— STATED GOAL —
All of the material below is to be repeated exactly.

◆ ◆ ◆ ◆ ◆

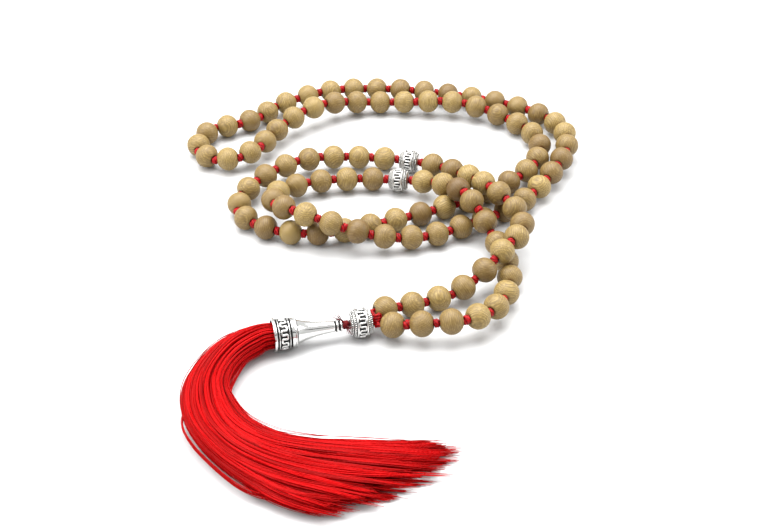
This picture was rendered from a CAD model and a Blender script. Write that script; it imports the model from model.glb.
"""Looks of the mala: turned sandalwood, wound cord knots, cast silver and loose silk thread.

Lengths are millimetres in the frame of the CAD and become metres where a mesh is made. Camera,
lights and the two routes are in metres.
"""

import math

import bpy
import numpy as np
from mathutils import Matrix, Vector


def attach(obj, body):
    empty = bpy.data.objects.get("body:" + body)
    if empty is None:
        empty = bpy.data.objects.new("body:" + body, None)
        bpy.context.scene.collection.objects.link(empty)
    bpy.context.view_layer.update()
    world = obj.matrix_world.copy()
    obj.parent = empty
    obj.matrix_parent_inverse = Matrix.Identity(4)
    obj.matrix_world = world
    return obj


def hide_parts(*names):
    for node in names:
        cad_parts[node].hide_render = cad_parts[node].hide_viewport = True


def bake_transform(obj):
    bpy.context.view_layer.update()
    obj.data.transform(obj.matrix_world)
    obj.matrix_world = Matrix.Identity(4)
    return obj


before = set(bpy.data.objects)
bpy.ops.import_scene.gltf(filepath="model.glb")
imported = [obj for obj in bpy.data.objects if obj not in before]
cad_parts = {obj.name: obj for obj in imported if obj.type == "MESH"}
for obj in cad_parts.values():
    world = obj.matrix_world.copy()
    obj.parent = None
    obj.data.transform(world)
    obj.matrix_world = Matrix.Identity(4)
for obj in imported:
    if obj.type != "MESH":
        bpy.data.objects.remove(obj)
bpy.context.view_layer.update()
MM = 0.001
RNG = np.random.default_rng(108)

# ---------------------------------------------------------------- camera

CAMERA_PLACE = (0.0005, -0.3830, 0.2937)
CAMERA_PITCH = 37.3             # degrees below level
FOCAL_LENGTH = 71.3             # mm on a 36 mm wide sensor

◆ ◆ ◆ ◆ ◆

— SOLUTION BELOW —
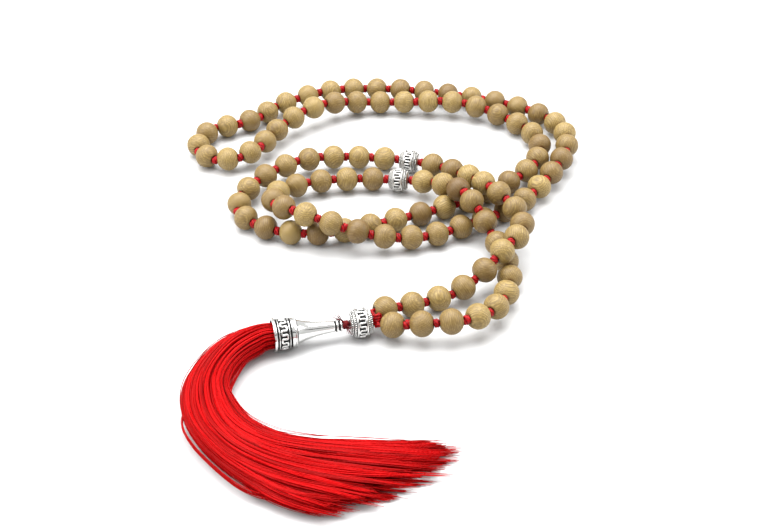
This picture was rendered from a CAD model and a Blender script. Write that script; it imports the model from model.glb.
"""Looks of the mala: turned sandalwood, wound cord knots, cast silver and loose silk thread.

Lengths are millimetres in the frame of the CAD and become metres where a mesh is made. Camera,
lights and the two routes are in metres.
"""

import math

import bpy
import numpy as np
from mathutils import Matrix, Vector


def attach(obj, body):
    empty = bpy.data.objects.get("body:" + body)
    if empty is None:
        empty = bpy.data.objects.new("body:" + body, None)
        bpy.context.scene.collection.objects.link(empty)
    bpy.context.view_layer.update()
    world = obj.matrix_world.copy()
    obj.parent = empty
    obj.matrix_parent_inverse = Matrix.Identity(4)
    obj.matrix_world = world
    return obj


def hide_parts(*names):
    for node in names:
        cad_parts[node].hide_render = cad_parts[node].hide_viewport = True


def bake_transform(obj):
    bpy.context.view_layer.update()
    obj.data.transform(obj.matrix_world)
    obj.matrix_world = Matrix.Identity(4)
    return obj


before = set(bpy.data.objects)
bpy.ops.import_scene.gltf(filepath="model.glb")
imported = [obj for obj in bpy.data.objects if obj not in before]
cad_parts = {obj.name: obj for obj in imported if obj.type == "MESH"}
for obj in cad_parts.values():
    world = obj.matrix_world.copy()
    obj.parent = None
    obj.data.transform(world)
    obj.matrix_world = Matrix.Identity(4)
for obj in imported:
    if obj.type != "MESH":
        bpy.data.objects.remove(obj)
bpy.context.view_layer.update()
MM = 0.001
RNG = np.random.default_rng(108)

# ---------------------------------------------------------------- camera

CAMERA_PLACE = (0.0005, -0.3830, 0.2937)
CAMERA_PITCH = 37.3             # degrees below level
FOCAL_LENGTH = 71.3             # mm on a 36 mm wide sensor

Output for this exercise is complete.